* **WRITTEN PROBLEM**: Print the data exactly as it is given, please.

## BEGIN PROVIDED ENTRIES

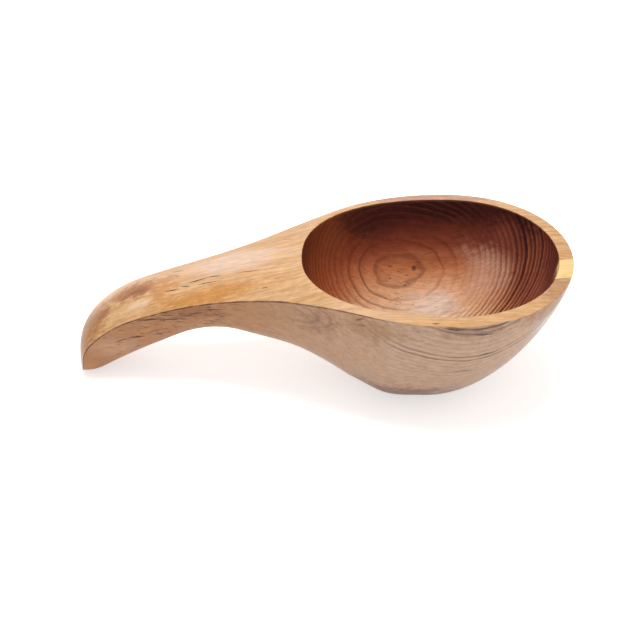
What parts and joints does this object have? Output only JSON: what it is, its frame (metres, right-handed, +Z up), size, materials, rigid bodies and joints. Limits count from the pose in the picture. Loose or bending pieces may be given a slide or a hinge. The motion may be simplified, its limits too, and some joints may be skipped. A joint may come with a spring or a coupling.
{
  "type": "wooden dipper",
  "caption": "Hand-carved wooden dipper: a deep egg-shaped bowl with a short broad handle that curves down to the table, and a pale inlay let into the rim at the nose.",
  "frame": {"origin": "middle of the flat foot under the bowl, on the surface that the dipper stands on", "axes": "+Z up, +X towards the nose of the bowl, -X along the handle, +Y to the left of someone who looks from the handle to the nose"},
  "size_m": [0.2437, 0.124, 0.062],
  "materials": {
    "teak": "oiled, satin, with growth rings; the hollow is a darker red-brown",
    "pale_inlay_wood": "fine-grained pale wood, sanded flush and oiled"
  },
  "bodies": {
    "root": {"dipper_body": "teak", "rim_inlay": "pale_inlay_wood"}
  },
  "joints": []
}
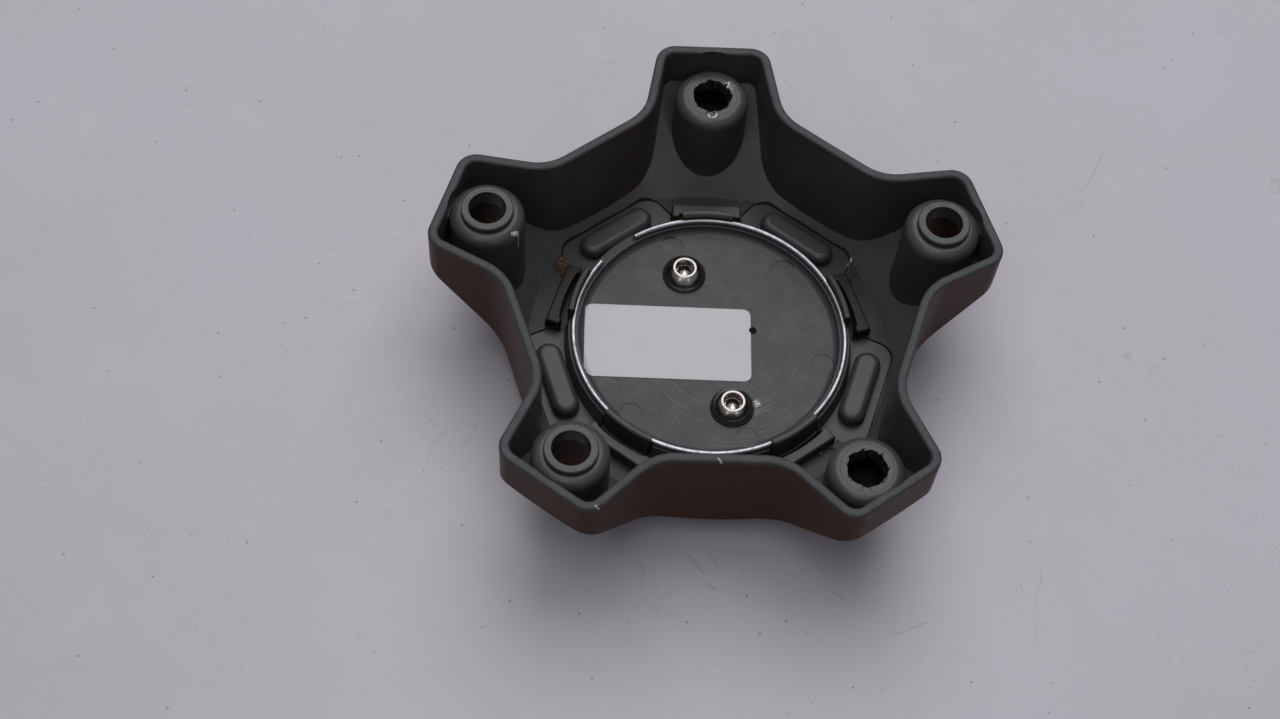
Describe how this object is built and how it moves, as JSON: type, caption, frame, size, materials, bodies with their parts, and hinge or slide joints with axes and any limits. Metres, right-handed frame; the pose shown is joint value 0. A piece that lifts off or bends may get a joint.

## END PROVIDED ENTRIES

* **RESPONSE TO THE TASK**:
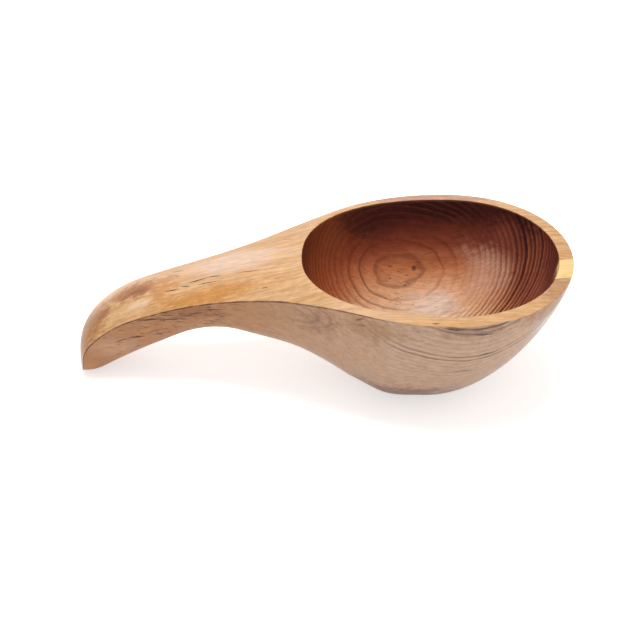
What parts and joints does this object have? Output only JSON: what it is, its frame (metres, right-handed, +Z up), size, materials, rigid bodies and joints. Limits count from the pose in the picture. Loose or bending pieces may be given a slide or a hinge. The motion may be simplified, its limits too, and some joints may be skipped. A joint may come with a spring or a coupling.
{
  "type": "wooden dipper",
  "caption": "Hand-carved wooden dipper: a deep egg-shaped bowl with a short broad handle that curves down to the table, and a pale inlay let into the rim at the nose.",
  "frame": {"origin": "middle of the flat foot under the bowl, on the surface that the dipper stands on", "axes": "+Z up, +X towards the nose of the bowl, -X along the handle, +Y to the left of someone who looks from the handle to the nose"},
  "size_m": [0.2437, 0.124, 0.062],
  "materials": {
    "teak": "oiled, satin, with growth rings; the hollow is a darker red-brown",
    "pale_inlay_wood": "fine-grained pale wood, sanded flush and oiled"
  },
  "bodies": {
    "root": {"dipper_body": "teak", "rim_inlay": "pale_inlay_wood"}
  },
  "joints": []
}
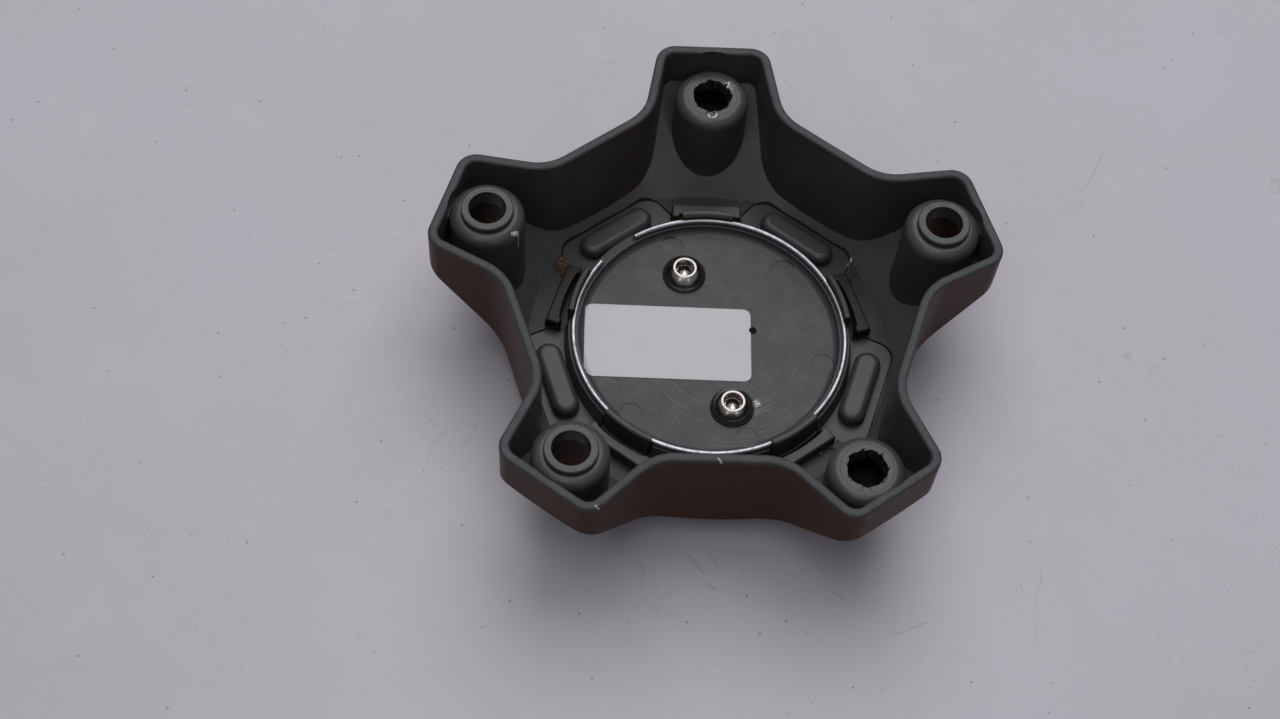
Describe how this object is built and how it moves, as JSON: type, caption, frame, size, materials, bodies with their parts, and hinge or slide joints with axes and any limits. Metres, right-handed frame; the pose shown is joint value 0. A piece that lifts off or bends may get a joint.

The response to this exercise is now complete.